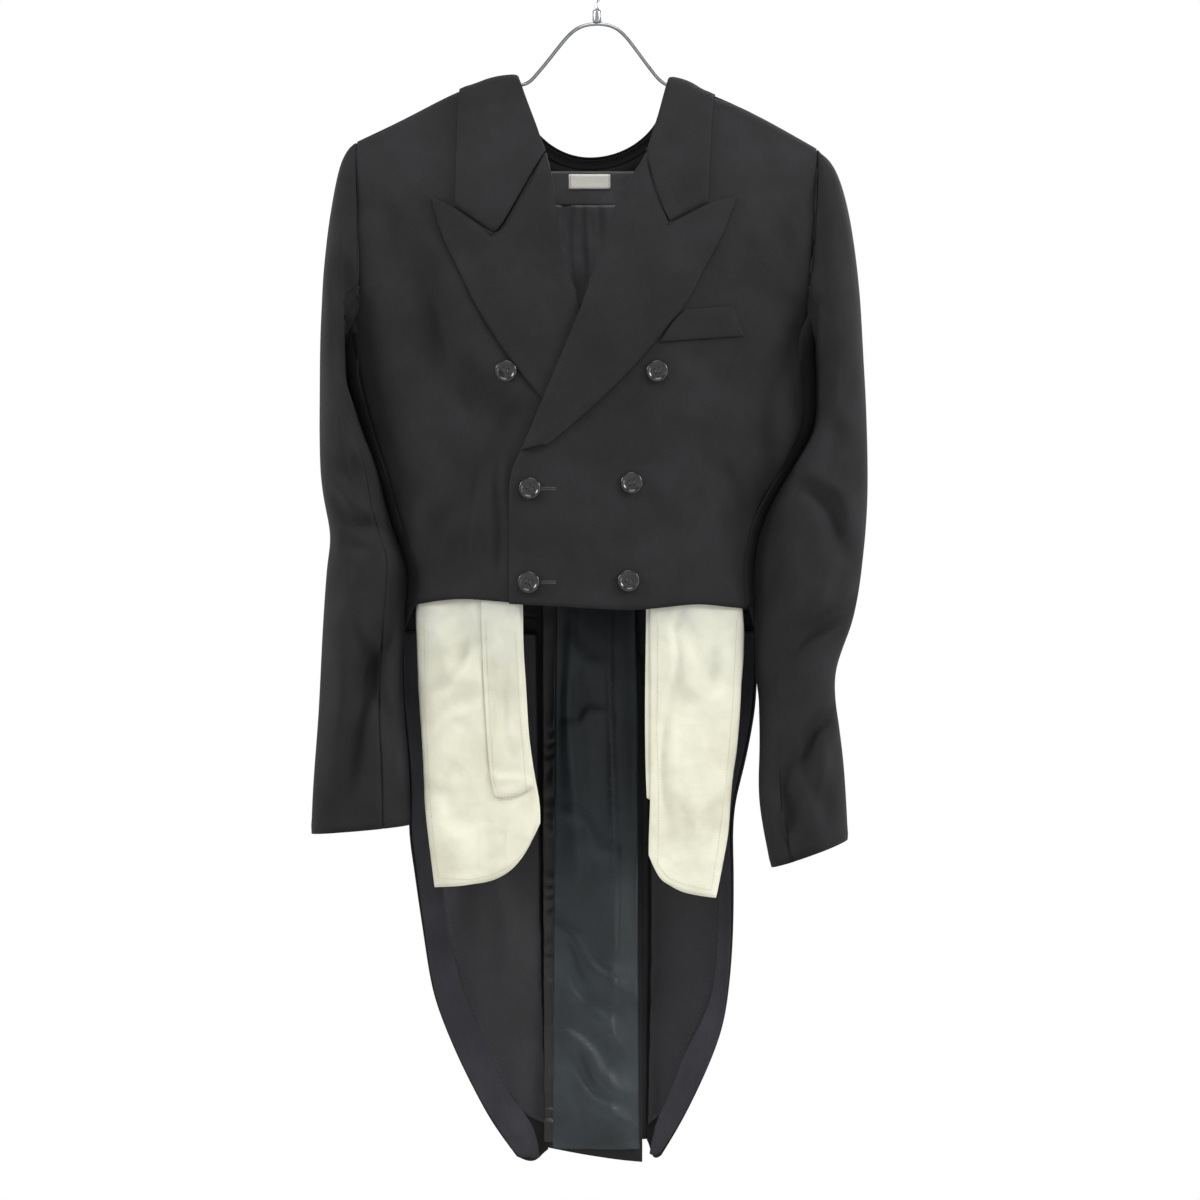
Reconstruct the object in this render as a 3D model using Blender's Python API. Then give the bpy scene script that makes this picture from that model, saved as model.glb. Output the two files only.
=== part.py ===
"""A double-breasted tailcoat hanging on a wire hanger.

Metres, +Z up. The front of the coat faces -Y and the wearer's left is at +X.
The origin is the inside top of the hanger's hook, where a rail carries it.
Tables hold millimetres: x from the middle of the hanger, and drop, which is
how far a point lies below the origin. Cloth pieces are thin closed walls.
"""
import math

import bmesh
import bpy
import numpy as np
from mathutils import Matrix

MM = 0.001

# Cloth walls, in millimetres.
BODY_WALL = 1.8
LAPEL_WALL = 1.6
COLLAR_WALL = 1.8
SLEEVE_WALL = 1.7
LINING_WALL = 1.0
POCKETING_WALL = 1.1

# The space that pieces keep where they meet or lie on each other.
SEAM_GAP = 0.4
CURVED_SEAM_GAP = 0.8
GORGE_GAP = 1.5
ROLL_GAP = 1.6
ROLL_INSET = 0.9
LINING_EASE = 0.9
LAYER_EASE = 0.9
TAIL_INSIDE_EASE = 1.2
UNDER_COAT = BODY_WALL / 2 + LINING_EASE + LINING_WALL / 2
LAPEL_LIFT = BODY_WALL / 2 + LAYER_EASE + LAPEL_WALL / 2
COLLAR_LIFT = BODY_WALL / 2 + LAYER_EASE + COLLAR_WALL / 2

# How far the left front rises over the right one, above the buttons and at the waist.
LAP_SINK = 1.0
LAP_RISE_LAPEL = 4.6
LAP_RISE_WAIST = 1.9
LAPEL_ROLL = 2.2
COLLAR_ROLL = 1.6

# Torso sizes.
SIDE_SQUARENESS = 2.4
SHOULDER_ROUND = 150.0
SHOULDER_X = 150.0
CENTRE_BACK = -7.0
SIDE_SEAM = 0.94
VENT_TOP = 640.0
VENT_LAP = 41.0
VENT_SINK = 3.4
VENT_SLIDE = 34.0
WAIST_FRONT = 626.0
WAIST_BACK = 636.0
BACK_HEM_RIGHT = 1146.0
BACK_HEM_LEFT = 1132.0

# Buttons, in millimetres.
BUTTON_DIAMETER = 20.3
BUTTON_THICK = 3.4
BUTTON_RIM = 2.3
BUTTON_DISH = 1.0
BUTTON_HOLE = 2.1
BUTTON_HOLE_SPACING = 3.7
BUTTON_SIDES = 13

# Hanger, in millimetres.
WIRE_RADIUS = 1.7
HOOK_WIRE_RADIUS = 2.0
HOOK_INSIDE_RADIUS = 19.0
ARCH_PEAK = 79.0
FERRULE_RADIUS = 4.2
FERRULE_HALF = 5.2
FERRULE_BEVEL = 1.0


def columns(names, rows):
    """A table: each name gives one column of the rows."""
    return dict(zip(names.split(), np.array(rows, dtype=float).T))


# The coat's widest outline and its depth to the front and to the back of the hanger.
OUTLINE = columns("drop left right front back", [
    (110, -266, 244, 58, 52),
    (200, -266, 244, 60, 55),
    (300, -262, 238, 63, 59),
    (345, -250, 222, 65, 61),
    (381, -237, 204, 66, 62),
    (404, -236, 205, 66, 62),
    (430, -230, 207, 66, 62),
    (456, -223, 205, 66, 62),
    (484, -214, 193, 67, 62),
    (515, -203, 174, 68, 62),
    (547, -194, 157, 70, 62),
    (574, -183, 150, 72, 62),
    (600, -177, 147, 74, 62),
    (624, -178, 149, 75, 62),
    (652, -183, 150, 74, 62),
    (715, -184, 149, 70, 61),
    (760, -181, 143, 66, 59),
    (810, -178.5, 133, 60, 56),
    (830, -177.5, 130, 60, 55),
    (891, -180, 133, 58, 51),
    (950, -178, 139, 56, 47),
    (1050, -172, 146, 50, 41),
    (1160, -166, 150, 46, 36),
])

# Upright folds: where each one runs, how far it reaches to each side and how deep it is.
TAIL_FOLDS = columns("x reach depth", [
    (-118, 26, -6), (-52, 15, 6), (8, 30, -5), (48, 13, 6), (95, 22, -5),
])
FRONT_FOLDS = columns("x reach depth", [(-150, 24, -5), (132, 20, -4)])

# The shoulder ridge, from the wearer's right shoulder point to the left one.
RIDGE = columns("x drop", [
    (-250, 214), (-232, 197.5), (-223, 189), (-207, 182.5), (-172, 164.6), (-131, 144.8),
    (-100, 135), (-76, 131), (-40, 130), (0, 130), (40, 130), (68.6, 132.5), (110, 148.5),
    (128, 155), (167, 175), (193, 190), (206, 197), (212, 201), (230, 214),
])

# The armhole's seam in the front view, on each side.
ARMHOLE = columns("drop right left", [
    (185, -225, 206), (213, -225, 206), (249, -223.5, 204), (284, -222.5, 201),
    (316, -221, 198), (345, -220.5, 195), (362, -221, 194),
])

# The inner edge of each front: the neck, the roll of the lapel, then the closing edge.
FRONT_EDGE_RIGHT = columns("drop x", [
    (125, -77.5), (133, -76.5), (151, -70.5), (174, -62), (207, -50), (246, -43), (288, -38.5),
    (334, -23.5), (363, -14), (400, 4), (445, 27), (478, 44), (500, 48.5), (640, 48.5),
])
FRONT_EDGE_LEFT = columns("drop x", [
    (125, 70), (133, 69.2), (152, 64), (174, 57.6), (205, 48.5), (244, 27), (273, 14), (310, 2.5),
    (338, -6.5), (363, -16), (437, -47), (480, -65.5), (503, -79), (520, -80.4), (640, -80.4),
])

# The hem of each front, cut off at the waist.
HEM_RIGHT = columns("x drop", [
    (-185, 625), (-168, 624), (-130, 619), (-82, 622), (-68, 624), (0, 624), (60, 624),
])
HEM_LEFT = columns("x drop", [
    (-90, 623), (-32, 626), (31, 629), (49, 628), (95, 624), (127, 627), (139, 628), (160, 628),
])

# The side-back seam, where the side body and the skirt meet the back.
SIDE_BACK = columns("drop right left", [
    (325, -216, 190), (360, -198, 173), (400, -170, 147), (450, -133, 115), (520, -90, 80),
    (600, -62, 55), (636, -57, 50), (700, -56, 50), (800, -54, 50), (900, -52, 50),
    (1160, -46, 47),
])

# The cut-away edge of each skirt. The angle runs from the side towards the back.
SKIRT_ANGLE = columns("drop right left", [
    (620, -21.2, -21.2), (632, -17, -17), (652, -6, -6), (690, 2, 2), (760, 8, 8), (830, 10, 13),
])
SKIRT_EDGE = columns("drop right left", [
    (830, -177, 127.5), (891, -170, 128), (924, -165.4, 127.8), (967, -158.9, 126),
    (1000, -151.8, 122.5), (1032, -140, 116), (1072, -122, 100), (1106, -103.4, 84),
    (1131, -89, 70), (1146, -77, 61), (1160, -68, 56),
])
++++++
(DIRECTION): Copy out each line exactly as written.

(WRITTEN RESPONSE):
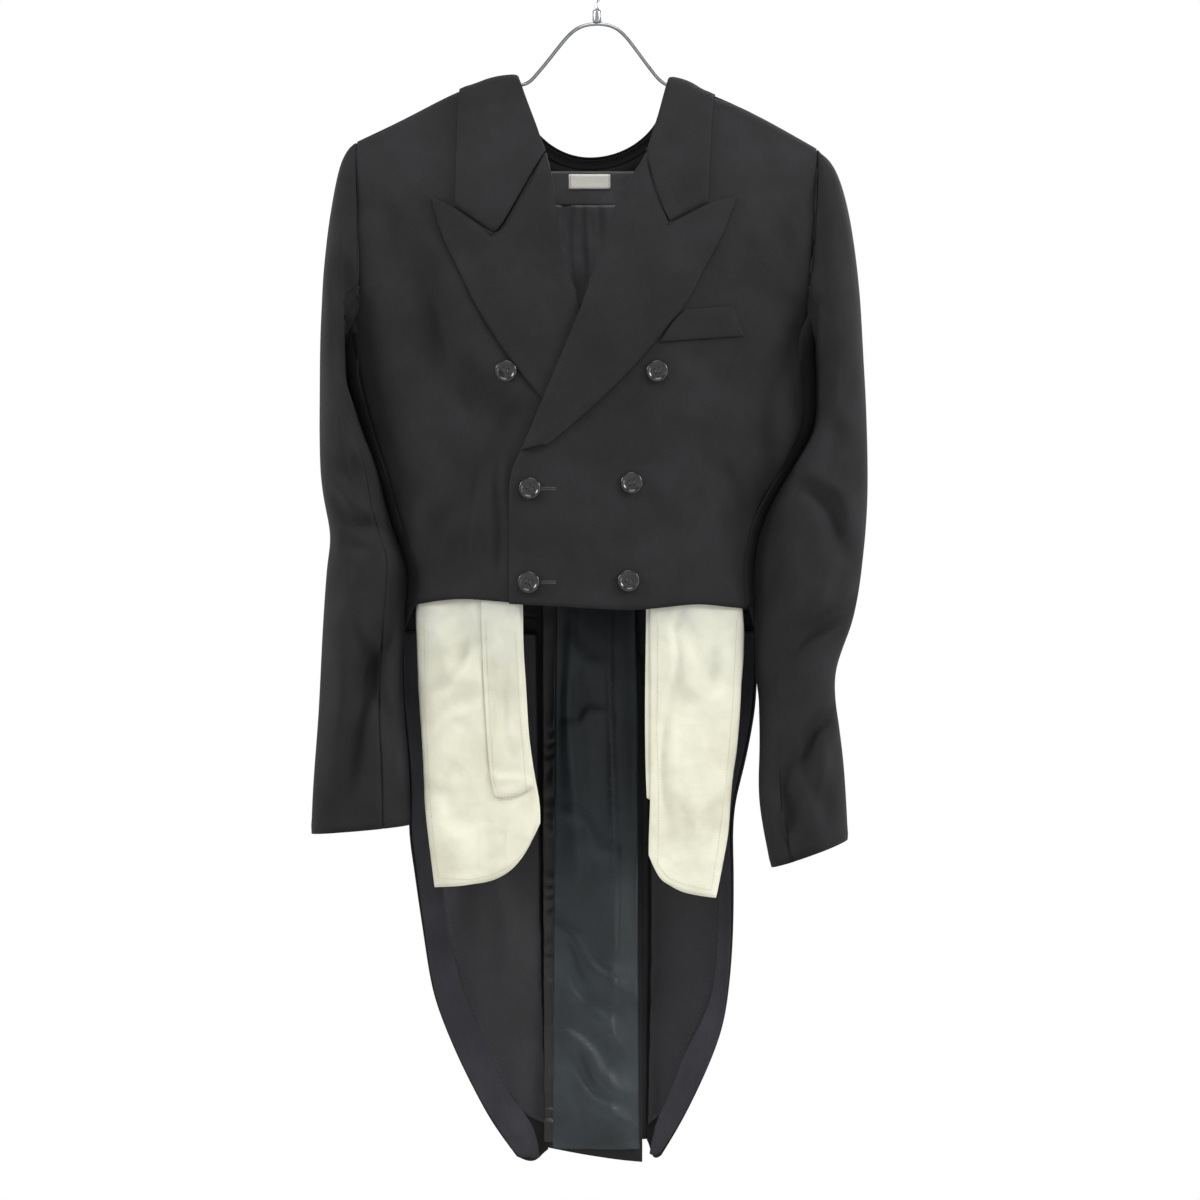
Reconstruct the object in this render as a 3D model using Blender's Python API. Then give the bpy scene script that makes this picture from that model, saved as model.glb. Output the two files only.
=== part.py ===
"""A double-breasted tailcoat hanging on a wire hanger.

Metres, +Z up. The front of the coat faces -Y and the wearer's left is at +X.
The origin is the inside top of the hanger's hook, where a rail carries it.
Tables hold millimetres: x from the middle of the hanger, and drop, which is
how far a point lies below the origin. Cloth pieces are thin closed walls.
"""
import math

import bmesh
import bpy
import numpy as np
from mathutils import Matrix

MM = 0.001

# Cloth walls, in millimetres.
BODY_WALL = 1.8
LAPEL_WALL = 1.6
COLLAR_WALL = 1.8
SLEEVE_WALL = 1.7
LINING_WALL = 1.0
POCKETING_WALL = 1.1

# The space that pieces keep where they meet or lie on each other.
SEAM_GAP = 0.4
CURVED_SEAM_GAP = 0.8
GORGE_GAP = 1.5
ROLL_GAP = 1.6
ROLL_INSET = 0.9
LINING_EASE = 0.9
LAYER_EASE = 0.9
TAIL_INSIDE_EASE = 1.2
UNDER_COAT = BODY_WALL / 2 + LINING_EASE + LINING_WALL / 2
LAPEL_LIFT = BODY_WALL / 2 + LAYER_EASE + LAPEL_WALL / 2
COLLAR_LIFT = BODY_WALL / 2 + LAYER_EASE + COLLAR_WALL / 2

# How far the left front rises over the right one, above the buttons and at the waist.
LAP_SINK = 1.0
LAP_RISE_LAPEL = 4.6
LAP_RISE_WAIST = 1.9
LAPEL_ROLL = 2.2
COLLAR_ROLL = 1.6

# Torso sizes.
SIDE_SQUARENESS = 2.4
SHOULDER_ROUND = 150.0
SHOULDER_X = 150.0
CENTRE_BACK = -7.0
SIDE_SEAM = 0.94
VENT_TOP = 640.0
VENT_LAP = 41.0
VENT_SINK = 3.4
VENT_SLIDE = 34.0
WAIST_FRONT = 626.0
WAIST_BACK = 636.0
BACK_HEM_RIGHT = 1146.0
BACK_HEM_LEFT = 1132.0

# Buttons, in millimetres.
BUTTON_DIAMETER = 20.3
BUTTON_THICK = 3.4
BUTTON_RIM = 2.3
BUTTON_DISH = 1.0
BUTTON_HOLE = 2.1
BUTTON_HOLE_SPACING = 3.7
BUTTON_SIDES = 13

# Hanger, in millimetres.
WIRE_RADIUS = 1.7
HOOK_WIRE_RADIUS = 2.0
HOOK_INSIDE_RADIUS = 19.0
ARCH_PEAK = 79.0
FERRULE_RADIUS = 4.2
FERRULE_HALF = 5.2
FERRULE_BEVEL = 1.0


def columns(names, rows):
    """A table: each name gives one column of the rows."""
    return dict(zip(names.split(), np.array(rows, dtype=float).T))


# The coat's widest outline and its depth to the front and to the back of the hanger.
OUTLINE = columns("drop left right front back", [
    (110, -266, 244, 58, 52),
    (200, -266, 244, 60, 55),
    (300, -262, 238, 63, 59),
    (345, -250, 222, 65, 61),
    (381, -237, 204, 66, 62),
    (404, -236, 205, 66, 62),
    (430, -230, 207, 66, 62),
    (456, -223, 205, 66, 62),
    (484, -214, 193, 67, 62),
    (515, -203, 174, 68, 62),
    (547, -194, 157, 70, 62),
    (574, -183, 150, 72, 62),
    (600, -177, 147, 74, 62),
    (624, -178, 149, 75, 62),
    (652, -183, 150, 74, 62),
    (715, -184, 149, 70, 61),
    (760, -181, 143, 66, 59),
    (810, -178.5, 133, 60, 56),
    (830, -177.5, 130, 60, 55),
    (891, -180, 133, 58, 51),
    (950, -178, 139, 56, 47),
    (1050, -172, 146, 50, 41),
    (1160, -166, 150, 46, 36),
])

# Upright folds: where each one runs, how far it reaches to each side and how deep it is.
TAIL_FOLDS = columns("x reach depth", [
    (-118, 26, -6), (-52, 15, 6), (8, 30, -5), (48, 13, 6), (95, 22, -5),
])
FRONT_FOLDS = columns("x reach depth", [(-150, 24, -5), (132, 20, -4)])

# The shoulder ridge, from the wearer's right shoulder point to the left one.
RIDGE = columns("x drop", [
    (-250, 214), (-232, 197.5), (-223, 189), (-207, 182.5), (-172, 164.6), (-131, 144.8),
    (-100, 135), (-76, 131), (-40, 130), (0, 130), (40, 130), (68.6, 132.5), (110, 148.5),
    (128, 155), (167, 175), (193, 190), (206, 197), (212, 201), (230, 214),
])

# The armhole's seam in the front view, on each side.
ARMHOLE = columns("drop right left", [
    (185, -225, 206), (213, -225, 206), (249, -223.5, 204), (284, -222.5, 201),
    (316, -221, 198), (345, -220.5, 195), (362, -221, 194),
])

# The inner edge of each front: the neck, the roll of the lapel, then the closing edge.
FRONT_EDGE_RIGHT = columns("drop x", [
    (125, -77.5), (133, -76.5), (151, -70.5), (174, -62), (207, -50), (246, -43), (288, -38.5),
    (334, -23.5), (363, -14), (400, 4), (445, 27), (478, 44), (500, 48.5), (640, 48.5),
])
FRONT_EDGE_LEFT = columns("drop x", [
    (125, 70), (133, 69.2), (152, 64), (174, 57.6), (205, 48.5), (244, 27), (273, 14), (310, 2.5),
    (338, -6.5), (363, -16), (437, -47), (480, -65.5), (503, -79), (520, -80.4), (640, -80.4),
])

# The hem of each front, cut off at the waist.
HEM_RIGHT = columns("x drop", [
    (-185, 625), (-168, 624), (-130, 619), (-82, 622), (-68, 624), (0, 624), (60, 624),
])
HEM_LEFT = columns("x drop", [
    (-90, 623), (-32, 626), (31, 629), (49, 628), (95, 624), (127, 627), (139, 628), (160, 628),
])

# The side-back seam, where the side body and the skirt meet the back.
SIDE_BACK = columns("drop right left", [
    (325, -216, 190), (360, -198, 173), (400, -170, 147), (450, -133, 115), (520, -90, 80),
    (600, -62, 55), (636, -57, 50), (700, -56, 50), (800, -54, 50), (900, -52, 50),
    (1160, -46, 47),
])

# The cut-away edge of each skirt. The angle runs from the side towards the back.
SKIRT_ANGLE = columns("drop right left", [
    (620, -21.2, -21.2), (632, -17, -17), (652, -6, -6), (690, 2, 2), (760, 8, 8), (830, 10, 13),
])
SKIRT_EDGE = columns("drop right left", [
    (830, -177, 127.5), (891, -170, 128), (924, -165.4, 127.8), (967, -158.9, 126),
    (1000, -151.8, 122.5), (1032, -140, 116), (1072, -122, 100), (1106, -103.4, 84),
    (1131, -89, 70), (1146, -77, 61), (1160, -68, 56),
])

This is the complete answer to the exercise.